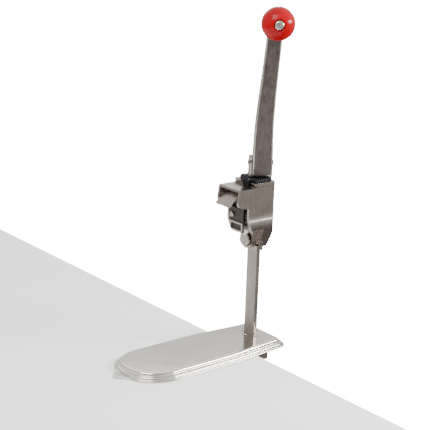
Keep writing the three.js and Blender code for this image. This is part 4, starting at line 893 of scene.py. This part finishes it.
LEVER_FRONT = -11.0 * MM
LEVER_BACK = 3.0 * MM
LEVER_TIP_BACK = -2.0 * MM
LEVER_MIDDLE = 6.4 * MM
LEVER_HALF = 13.2 * MM
TIP_MIDDLE = 16.0 * MM
TIP_HALF = 10.0 * MM
PARALLEL_TOP = 262.0 * MM
STRAIGHT_TOP = 280.0 * MM
SIDE_FOOT = 234.7 * MM
BEND_LOW = 320.0 * MM
BEND_HIGH = 365.0 * MM
SIDE_TAPER = 0.6 * MM
LOW_PULL = 1.4 * MM
HIGH_PULL = 4 * MM
SIDE_STEPS = 8
TAPER_STEPS = 4
BEND_STEPS = 40
TIP_STEPS = 32
BACK_ENDS = 20 * MM
LEVER_LIP = 0.5 * MM
LIP_SHARE = 0.7
FLOOR_ROUND = 1.4 * MM
FLOOR_STEP = 0.4 * MM
FACE_BEHIND = 0.5 * MM
# Facing limits for the lever's faces: below the first, a face is a side or inside; between the two, it is
# a rounded edge painted with a highlight.
SIDE_AND_HIGHLIGHT_FACING = (0.08, 0.97)
MOUTH_LIFT = 0.02 * MM
MOUTH_RISE = 8 * MM
PAST_FOOT = 5 * MM
PAST_BACK = 20 * MM
PAST_SIDES = 60 * MM
PAST_TIP = 30 * MM
PIN_HOLE_RADIUS = 3.85 * MM
STUD_HOLE_RADIUS = 4.3 * MM
KNOB_Z = (KNOB_LOW.z + KNOB_HIGH.z) / 2


def bezier(a, b, c, d, steps):
    """Points along a cubic curve, without its last one."""
    points = []
    for i in range(steps):
        t = i / steps
        s = 1 - t
        points.append(a * s ** 3 + b * 3 * s * s * t + c * 3 * s * t * t + d * t ** 3)
    return points


def lever_outline(inset):
    """(across, up) points round the lever, seen from the front, drawn in by an inset."""
    half = LEVER_HALF - inset
    tip = TIP_HALF - inset
    foot = LEVER_FOOT + inset
    points = [Vector((LEVER_MIDDLE - half, foot)), Vector((LEVER_MIDDLE, foot))]
    right_foot = Vector((LEVER_MIDDLE + half, foot))
    right_low = Vector((LEVER_MIDDLE + half - SIDE_TAPER, STRAIGHT_TOP))
    right_side = Vector((LEVER_MIDDLE + half, PARALLEL_TOP))
    points += [right_foot.lerp(right_side, i / SIDE_STEPS) for i in range(SIDE_STEPS)]
    points += [right_side.lerp(right_low, i / TAPER_STEPS) for i in range(TAPER_STEPS)]
    right_top = Vector((TIP_MIDDLE + tip, KNOB_Z))
    points += bezier(right_low, Vector((LEVER_MIDDLE + half - LOW_PULL, BEND_LOW)),
                     Vector((TIP_MIDDLE + tip - HIGH_PULL, BEND_HIGH)), right_top, BEND_STEPS)
    points += [Vector(p) for p in arc((TIP_MIDDLE, KNOB_Z), tip, 0, 180, TIP_STEPS)][:-1]
    left_low = Vector((LEVER_MIDDLE - half + SIDE_TAPER, STRAIGHT_TOP))
    left_top = Vector((TIP_MIDDLE - tip, KNOB_Z))
    points += bezier(left_top, Vector((TIP_MIDDLE - tip - HIGH_PULL, BEND_HIGH)),
                     Vector((LEVER_MIDDLE - half + LOW_PULL, BEND_LOW)), left_low, BEND_STEPS)
    left_side = Vector((LEVER_MIDDLE - half, PARALLEL_TOP))
    points += [left_low.lerp(left_side, i / TAPER_STEPS) for i in range(TAPER_STEPS)]
    points += [left_side.lerp(points[0], i / SIDE_STEPS) for i in range(SIDE_STEPS)]
    return points


def lever_back(z):
    """Depth of the channel's open edges at a height."""
    low = HINGE.z + BACK_ENDS
    share = min(max((z - low) / (KNOB_Z - BACK_ENDS - low), 0.0), 1.0)
    return LEVER_BACK + share * (LEVER_TIP_BACK - LEVER_BACK)


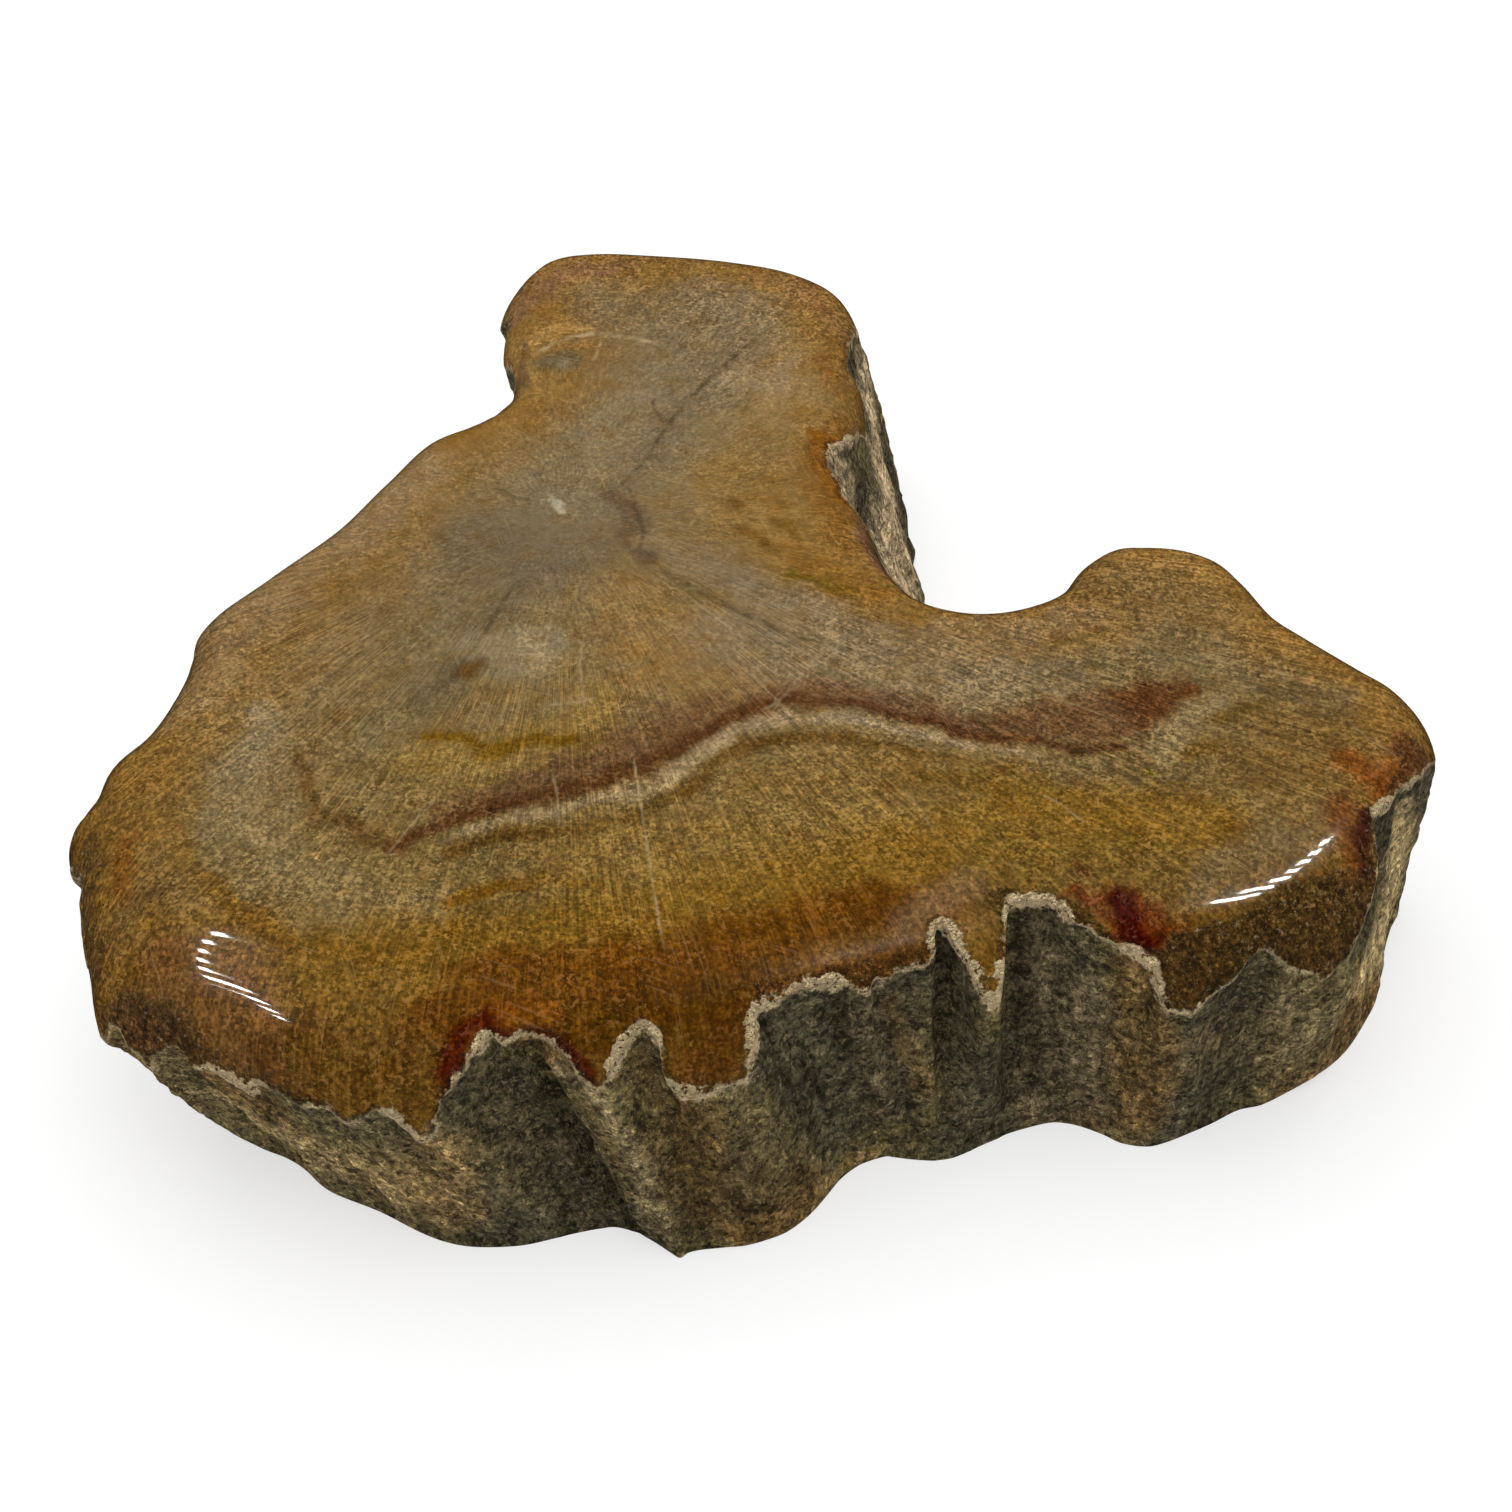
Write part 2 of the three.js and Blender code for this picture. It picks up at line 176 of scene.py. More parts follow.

# WORK REQUIRED
Locate all lines in the listing above with the word "scene". Copy them.

# ANSWER FOR THIS EXERCISE
Keep writing the three.js and Blender code for this image. This is part 4, starting at line 893 of scene.py. This part finishes it.
Write part 2 of the three.js and Blender code for this picture. It picks up at line 176 of scene.py. More parts follow.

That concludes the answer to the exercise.